М<ожет> б<ыть>, так и должен поступать мудрый император.
Родственники Наполеона слишком дорого обошлись Европе[122].
Вообще эта возня с многочисленной семейкой, устройство братьев и зятьев на вакантные европейские престолы придает смешной и мещанский отпечаток облику последнего Цезаря.
И это ужасающее стремление к популярности, эта планомерная организация народной и солдатской любви… В конце концов эти вещи любого вождя ставят в безвыходно смешное положение. Фимиамы и восторги для каждого более или менее чувствительного носа пахнут своей противоположностью — чертовской иронией, тем более сильной, что эта ирония сама себя не сознает. Она преисполнена божественного простодушия, как сказал бы Франс.
Мысль — неисчерпаемая сокровищница наслаждений (бессмертные прописи), но очень часто — особенно вечером — хочется сочетать тонкую хорошую мысль с тонким хорошим ужином. И увы! — даже убогого ужина не получаешь от скупого неба. В тягучей книге Мерсье[123] «Картины Парижа» мне понравилось трогательное место, где он описывает обеды у богатых и досужих людей (меценатов), приглашающих к себе богему искусства и ума.

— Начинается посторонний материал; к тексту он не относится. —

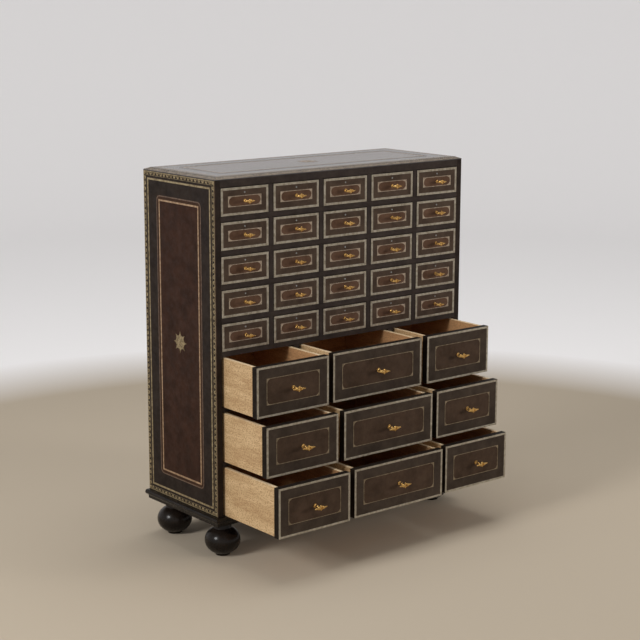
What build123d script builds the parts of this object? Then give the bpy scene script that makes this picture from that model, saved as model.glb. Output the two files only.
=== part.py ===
from build123d import *
from math import acos, degrees, radians, sin
import os

# Apothecary chest: a leather-covered carcass on four ball feet, with five rows of five small drawers
# above three rows of three large drawers. Millimetres, +Z up, the drawers open towards -Y.
# The origin is on the floor, under the middle of the chest with its drawers drawn out as at rest.

# Carcass
case_width = 914
case_depth = 346
side_thickness = 19
top_board_thickness = 21
base_board_thickness = 27.5
back_thickness = 8
back_rabbet = 9
housing_depth = 6
glue_gap = 0.1

# Bevelled cap
cap_edge = 1.5
cap_bevel_rise = 6.5
cap_bevel_run = 16

# Small drawers and the shelves and dividers between them
small_columns = 5
small_rows = 5
small_front_height = 76
small_shelf_thickness = 15
small_divider_thickness = 15

# Large drawers and the shelves and dividers between them
large_rows = 3
large_outer_bay_width = 250
large_front_height = 140.5
middle_shelf_thickness = 15
large_shelf_thickness = 13.5
large_divider_thickness = 21

# How far each large drawer is drawn out at rest, by row from the top and by column from the left
large_open = [
    [157, 149, 149],
    [199, 198, 193],
    [251, 244, 234],
]

# Running clearances of a drawer in its bay
seat_clearance = 0.4
head_clearance = 1.6
small_side_clearance = 1.5
large_side_clearance = 0.5
stop_clearance = 5

# Drawer boards
small_front_thickness = 18
large_front_thickness = 20
front_edge_chamfer = 0.8
small_box_inset = 1
large_box_inset = 6
box_top_drop = 1
small_wall_thickness = 7
large_wall_thickness = 10
back_board_drop = 6
bottom_thickness = 5
bottom_rise = 3
groove_depth = 4
groove_clearance = 0.15

# Strips on the floor of each large bay that guide the sides of its drawer
guide_height = 12
guide_clearance = 0.8
guide_end_gap = 2

# Pulls: a post with a rosette foot carries a turned bar with a boss at its middle
small_bar_length = 35
small_bar_radius = 2.3
small_boss_radius = 5.6
small_boss_thickness = 6
small_standoff = 23
large_bar_length = 45
large_bar_radius = 2.9
large_boss_radius = 6.8
large_boss_thickness = 7
large_standoff = 26
tip_radius = 0.6
bead_offset = 3.4
bead_radius = 0.9
rosette_radius = 4.6
rosette_thickness = 2.2
post_radius = 2.3
post_fit = 0.05
pull_screw_radius = 1.4
pull_screw_hole_fit = 0.4
pull_screw_head_radius = 3.6
pull_screw_head_thickness = 2
pull_screw_bite = 9
thread_fit = 0.05

# Small round stud below the top edge of each small front
stud_drop = 15
stud_head_radius = 2.2
stud_head_rise = 1
stud_pin_radius = 0.8
stud_pin_length = 7
stud_fit = 0.1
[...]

Мерсье возмущается древним прозвищем «паразит», коим награждают нищих любителей чужих обедов и ужинов. «Разве съест богач все запасы своей пищи и разве не приятно ему угостить бедняка, к<отор>ый обрадует (и, по-видимому, вдохновит на съестные подвиги разочарованного в яствах мецената) хозяина своим аппетитом», — восклицает Мерсье с горьким пафосом. Боль и скорбь души слышится в патетическом вопле Мерсье. Я от всего сердца разделяю скорбь очеркиста-философа XVIII века. В самом деле, почему никакой прохвост любого пола не угостит меня хорошим обедом или ужином, не порадуется моему аппетиту и остроумию и не отвалит хотя бы тысчонки три на временное удовлетворение первого и на поддержку последнего. Как сэр Эгьючик Андрей в шекспировской «Двенадцатой ночи», я теряю остроумие, потому что ем слишком мало говядины[124]. (А я ее почти вовсе не ем. И не склероз тому причиной.)